The team found that the "average word error rate" was nearly double (35%) when the ASR systems transcribed black speech, compared to 19% when it transcribed white speakers.
To rule out differences in vocabulary and dialect, the researchers also matched speech by gender and age, and had speakers say the same words. Even then, they found error rates nearly twice as high for black speakers than for white ones.
"Given that the phrases themselves have identical text, these results suggest that racial disparities in ASR performance are related to differences in pronunciation and prosody— including rhythm, pitch, syllable accenting, vowel duration, and lenition— between white and black speakers," the study reads.
Error rates tended to be higher for African American men than for women, though there was a similar disparity among white men and women. The accuracy was the worst for speakers who made heavy use of African American Vernacular English (AAVE).
Of course, machine learning systems can't be biased the same way people can. But if there's a lack of diversity in the data they are trained on, that's going to show up in their accuracy and performance. The study concludes that the primary issue seems to be a lack of audio data from black speakers when training machine learning models.
It's worth noting that the researchers used a custom-designed iOS app that leveraged Apple's free speech recognition technology, and it isn't clear whether Siri uses that exact machine-learning model. The tests were also conducted last spring, so the models may have changed since then.
While the study looked specifically at black and white speakers, digital assistants can also have a harder time interpreting other accents.
A 2018 story by The Washington Post found that digital assistants like Alexa or Google Assistant have a harder time understanding people with accents of all kinds. Generally, speakers from the West Coast — where most tech giants are located — were the best understood.
And in 2019, U.S. federal researchers also found widespread evidence of racial bias in nearly 200 facial recognition algorithms, cementing the fact that lack of diverse data sets can cause similar issues in all types of machine-learning platforms.
8 Comments
Neither of these systems are as accurate with my wife’s commands. It’s easy to see a lot of the testing comes from males and these males are higher educated than the norm which gives them better command of English diction.
The worst of the group? Siri. Best was Microsoft's Cortana, so kudos MS. Google and Amazon's voice assistants were in the middle. In fairness to all of them the inaccuracies in general were not due to "race" as such but dialect and speech rhythm.
It would be handy if the numbers were compared with population demographics - since the machine learning systems are actively trained by their own users it stands to reason that smaller demographics will have proportionally less accurate dictation. (While larger demographics will benefit from wider variety and a higher number of samples.)

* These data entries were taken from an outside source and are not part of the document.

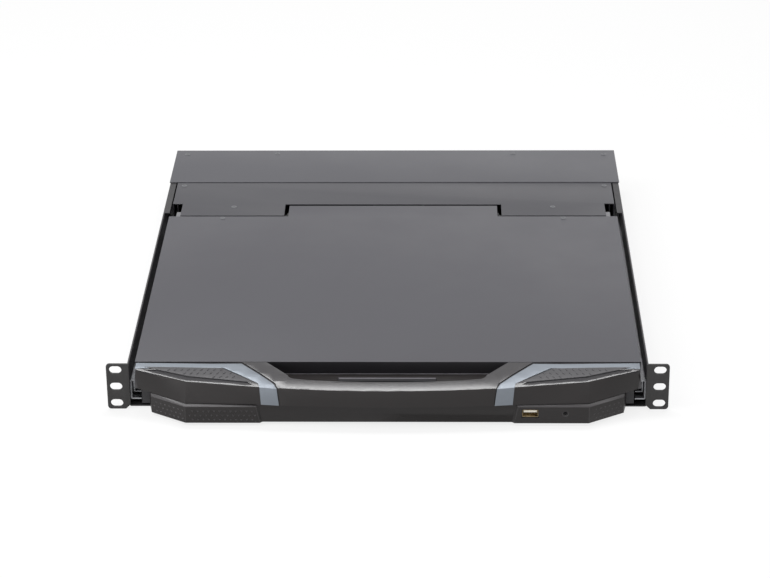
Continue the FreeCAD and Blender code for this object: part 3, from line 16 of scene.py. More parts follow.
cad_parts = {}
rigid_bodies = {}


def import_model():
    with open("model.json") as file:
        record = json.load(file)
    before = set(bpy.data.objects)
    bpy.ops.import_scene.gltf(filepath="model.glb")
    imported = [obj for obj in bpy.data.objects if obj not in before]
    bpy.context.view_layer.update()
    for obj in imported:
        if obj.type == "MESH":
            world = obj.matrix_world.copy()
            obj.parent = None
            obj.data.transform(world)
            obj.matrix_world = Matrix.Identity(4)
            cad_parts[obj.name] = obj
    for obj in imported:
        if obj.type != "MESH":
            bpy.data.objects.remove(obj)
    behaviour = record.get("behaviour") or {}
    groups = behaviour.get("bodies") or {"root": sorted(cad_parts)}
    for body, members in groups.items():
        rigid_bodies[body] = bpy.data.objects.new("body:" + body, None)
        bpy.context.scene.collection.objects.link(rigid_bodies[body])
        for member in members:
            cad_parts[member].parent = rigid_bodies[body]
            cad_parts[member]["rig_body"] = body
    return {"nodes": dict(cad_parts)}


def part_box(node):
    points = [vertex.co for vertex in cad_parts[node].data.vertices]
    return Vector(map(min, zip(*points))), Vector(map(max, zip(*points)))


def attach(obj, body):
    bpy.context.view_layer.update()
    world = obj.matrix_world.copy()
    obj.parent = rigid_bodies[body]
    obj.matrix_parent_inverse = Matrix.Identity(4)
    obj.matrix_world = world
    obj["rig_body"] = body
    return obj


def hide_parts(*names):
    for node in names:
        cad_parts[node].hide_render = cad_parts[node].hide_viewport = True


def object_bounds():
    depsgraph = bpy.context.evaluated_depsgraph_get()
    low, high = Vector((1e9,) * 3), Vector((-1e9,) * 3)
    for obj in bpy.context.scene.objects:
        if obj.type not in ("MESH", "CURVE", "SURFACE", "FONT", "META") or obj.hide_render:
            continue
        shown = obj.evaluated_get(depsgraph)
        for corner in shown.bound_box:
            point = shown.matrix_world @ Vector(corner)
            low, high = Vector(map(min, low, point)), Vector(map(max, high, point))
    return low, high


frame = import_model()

solid_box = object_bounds()
nodes = frame["nodes"]

# %% [markdown]
# Workshop sizes are in millimetres and Blender's are in metres, so one number turns the one into the other.
# Colours are written as they look on a screen. A shader wants them as amounts of light, so one function
# turns the written value into that.

# %% Millimetres and colours
MM = 0.001


def colour(written):
    """The light amounts of a colour that is written as #rrggbb."""
    shares = [int(written[place:place + 2], 16) / 255 for place in (1, 3, 5)]
    light = [share / 12.92 if share <= 0.04045 else ((share + 0.055) / 1.055) ** 2.4 for share in shares]
    return (*light, 1.0)


print("mid grey", [round(part, 3) for part in colour("#808080")])

# %% [markdown]
# A rack drawer is shown from a little above, so that the lid, the handle and the ears are all seen. A long
# lens far away keeps the sides nearly parallel. A camera can be made to follow a target, but then it can't
# lean; so its three axes are worked out from how far it looks down, how far it turns and how far it leans.

# %% Camera
camera_place = Vector((0.0407, -1.9104, 1.0037))
look_down = math.radians(25.49)
turn = math.radians(-1.258)
lean = math.radians(-0.526)
forward = Vector((math.sin(turn) * math.cos(look_down), math.cos(turn) * math.cos(look_down),
                  -math.sin(look_down)))
level_right = Vector((math.cos(turn), -math.sin(turn), 0.0))
level_up = level_right.cross(forward)
right = level_right * math.cos(lean) + level_up * math.sin(lean)
up = -level_right * math.sin(lean) + level_up * math.cos(lean)
camera_data = bpy.data.cameras.new("camera")
camera_data.lens = 117.9
camera_data.sensor_width = 36.0
camera_data.clip_start = 0.05
camera = bpy.data.objects.new("camera", camera_data)
camera.matrix_world = Matrix.Translation(camera_place) @ Matrix((right, up, -forward)).transposed().to_4x4()
bpy.context.scene.collection.objects.link(camera)
bpy.context.scene.camera = camera
bpy.context.scene.view_settings.view_transform = "Standard"
print("camera looks along", [round(part, 3) for part in forward])

# %% [markdown]
# Shaders and geometry trees are both made of nodes with settings, values and links. Nodes can be drawn by
# hand in an editor; in a script one small function adds a node with all three, so each recipe below reads as
# a list of its steps.

# %% One helper for every node
def add(tree, kind, values=None, feeds=None, **settings):
    """A new node in the tree, with its settings, its input values and what feeds its inputs."""
    node = tree.nodes.new(kind)
    for name, value in settings.items():
        setattr(node, name, value)
    for name, value in (values or {}).items():
        node.inputs[name].default_value = value
    for name, socket in (feeds or {}).items():
        tree.links.new(socket, node.inputs[name])
    return node


print("add:", add.__doc__)

# %% [markdown]
# ## The studio
# The drawer stands on a sheet of pale paper. A plain matt floor would be grey wherever the lamps are weak, so
# most of it glows by itself where the eye or a reflection meets it. What is left of the matt paper still
# takes the soft shadow under the drawer.

# %% Floor
def studio_floor(glow_share):
    """A pale floor that carries the shadow and melts into the white around it."""
    mesh = bpy.data.meshes.new("floor")
    reach = 6.0
    height = solid_box[0].z - 0.3 * MM
    mesh.from_pydata([(-reach, -reach, height), (reach, -reach, height), (reach, reach, height),
                      (-reach, reach, height)], [], [(0, 1, 2, 3)])
    floor = bpy.data.objects.new("floor", mesh)
    bpy.context.scene.collection.objects.link(floor)
    paper = bpy.data.materials.new("studio_paper")
    paper.use_nodes = True
    tree = paper.node_tree
    tree.nodes.clear()
    matt = add(tree, "ShaderNodeBsdfDiffuse", {"Color": colour("#f4f4f4")})
    glow = add(tree, "ShaderNodeEmission", {"Color": (1, 1, 1, 1), "Strength": 1.0})
    path = add(tree, "ShaderNodeLightPath")
    seen = add(tree, "ShaderNodeMath", operation="MAXIMUM",
               feeds={0: path.outputs["Is Camera Ray"], 1: path.outputs["Is Glossy Ray"]})
    share = add(tree, "ShaderNodeMath", {1: glow_share}, {0: seen.outputs[0]}, operation="MULTIPLY")
    mixed = add(tree, "ShaderNodeMixShader", feeds={0: share.outputs[0], 1: matt.outputs[0],
                                                    2: glow.outputs[0]})
    add(tree, "ShaderNodeOutputMaterial", feeds={"Surface": mixed.outputs[0]})
    mesh.materials.append(paper)
    print("floor", round(height / MM, 1), "mm high, reaching", reach, "m")


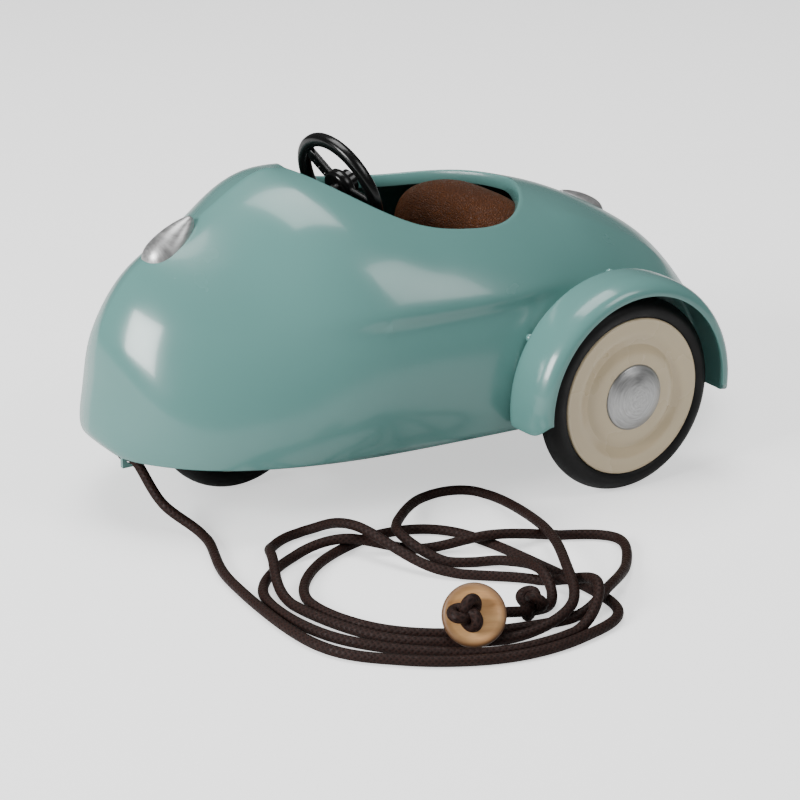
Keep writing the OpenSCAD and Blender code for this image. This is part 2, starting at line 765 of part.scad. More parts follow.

Unsurprising. This same issue is present with facial recognition tech and sensors on touchless soap dispensers and water faucets. I seem to remember such an article on this site...?
The tech industry is very white and very male, and their test and training audiences are usually more of the same, because, well, white male tech geeks are plentiful, and they like trying out bleeding-edge tech (as a born-again user, I’m no longer willing to be a crash-test dummy).
My girlfriend has a Droid phone. Whenever she speaks to it for dictation or commands, she talks sort of robot-like. She unnaturally enunciates and speaks slowly. I tell her she doesn’t need to do that. When I do that with speech recognition, it presents worse results, because systems aren’t trained to listen to robotic people. She says it helps...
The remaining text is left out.